Dubbed Operation Sharpshooter, the campaign hit close to 100 organisations in 24 countries between October and November 2018.

After gaining access through a phishing email masquerading as a recruitment message, Sharpshooter used an in-memory implant to download the Rising Sun implant, which is a fully functional, modular backdoor that performs reconnaissance on a victim’s network to access machine-level information, including documents, usernames, network configuration and system settings.  

Rising Sun is an evolution of the backdoor Trojan Duuzer used in the Sony cyber attack in 2014 and attacks on organisations in South Korea.

Operation Sharpshooter has numerous other technical links to the North Korean hacking group Lazarus, but McAfee researchers said these were too obvious to immediately draw the conclusion that the group was responsible for this campaign, indicating the potential use of false flags

In October and November 2018, the researchers found the Rising Sun implant in 87 organisations across the globe, mainly in the US, with most of the targeted organisations either English speaking or with an English-speaking regional office.

The discovery of this new, high-function implant is another example of how targeted attacks attempt to gain intelligence, the researchers said.

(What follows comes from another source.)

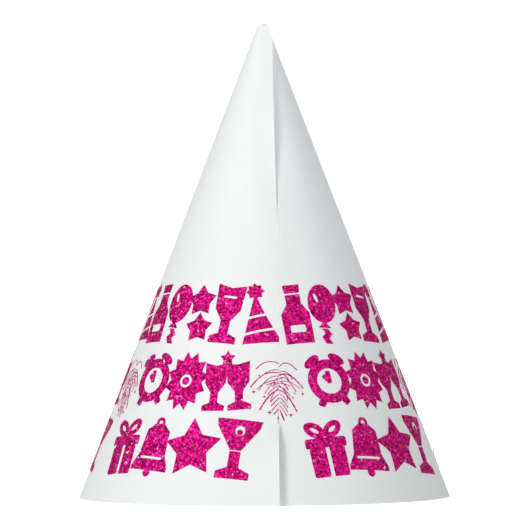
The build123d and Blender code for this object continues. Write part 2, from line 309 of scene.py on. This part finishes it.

Analysis reveals that the malware moves in several steps. The initial attack vector is a document that contains a weaponised macro to download the next stage, which runs in memory and gathers intelligence. The victim’s data is sent to a control server for monitoring by the actors, who then determine the next steps. 

The researchers said it was still unclear whether the attacks they observed were a first-stage reconnaissance operation with more to come. “We will continue to monitor this campaign and will report further when we or others in the security industry receive more information,” they said.

“Despite its sophistication, Operation Sharpshooter depends on a certain degree of social engineering which, with vigilance and communication from businesses, can be easily mitigated”
Raj Samani, McAfee

Raj Samani, chief scientist and fellow at McAfee, said Operation Sharpshooter was yet another example of a sophisticated, targeted attack being used to gain intelligence for malicious actors.

“However, despite its sophistication, this campaign depends on a certain degree of social engineering which, with vigilance and communication from businesses, can be easily mitigated,” he said.

“Businesses must find the right combination of people, process and technology to effectively protect themselves from the original attack, detect the threat as it appears and, if targeted, rapidly correct systems.”

Inadequate phishing response

David Mount, director of sales and engineering for Europe at anti-phishing training firm Cofense, said the company’s research showed that 78% of European companies surveyed have experienced a security incident originating with a deceptive email.

“So it’s not surprising that targeted, socially engineered attacks like Operation Sharpshooter have been successful. With 57% saying their phishing response ranges from ineffective to mediocre, employees are often thought of as the problem regarding phishing,” he said.

“However, our simulation data trends suggest that people can actually be the strongest link in the chain. A trained user base can and will report phishing and fraud at higher rates than they fail, which is true across almost all industries and directly refutes the widely accepted assumption for many businesses.”

Organisations cannot defend against attacks they cannot see, said Mount, adding that this was “particularly relevant to Operation Sharpshooter.

“In June 2017, Cofense Intelligence published a strategic analysis covering the use of file-sharing services such as Dropbox as a tactic to bypass perimeter controls – a tactic employed by the Sharpshooter campaign. However, by conditioning users to recognise and report these kinds of attacks, organisations can strengthen this last line of defence and protect users.”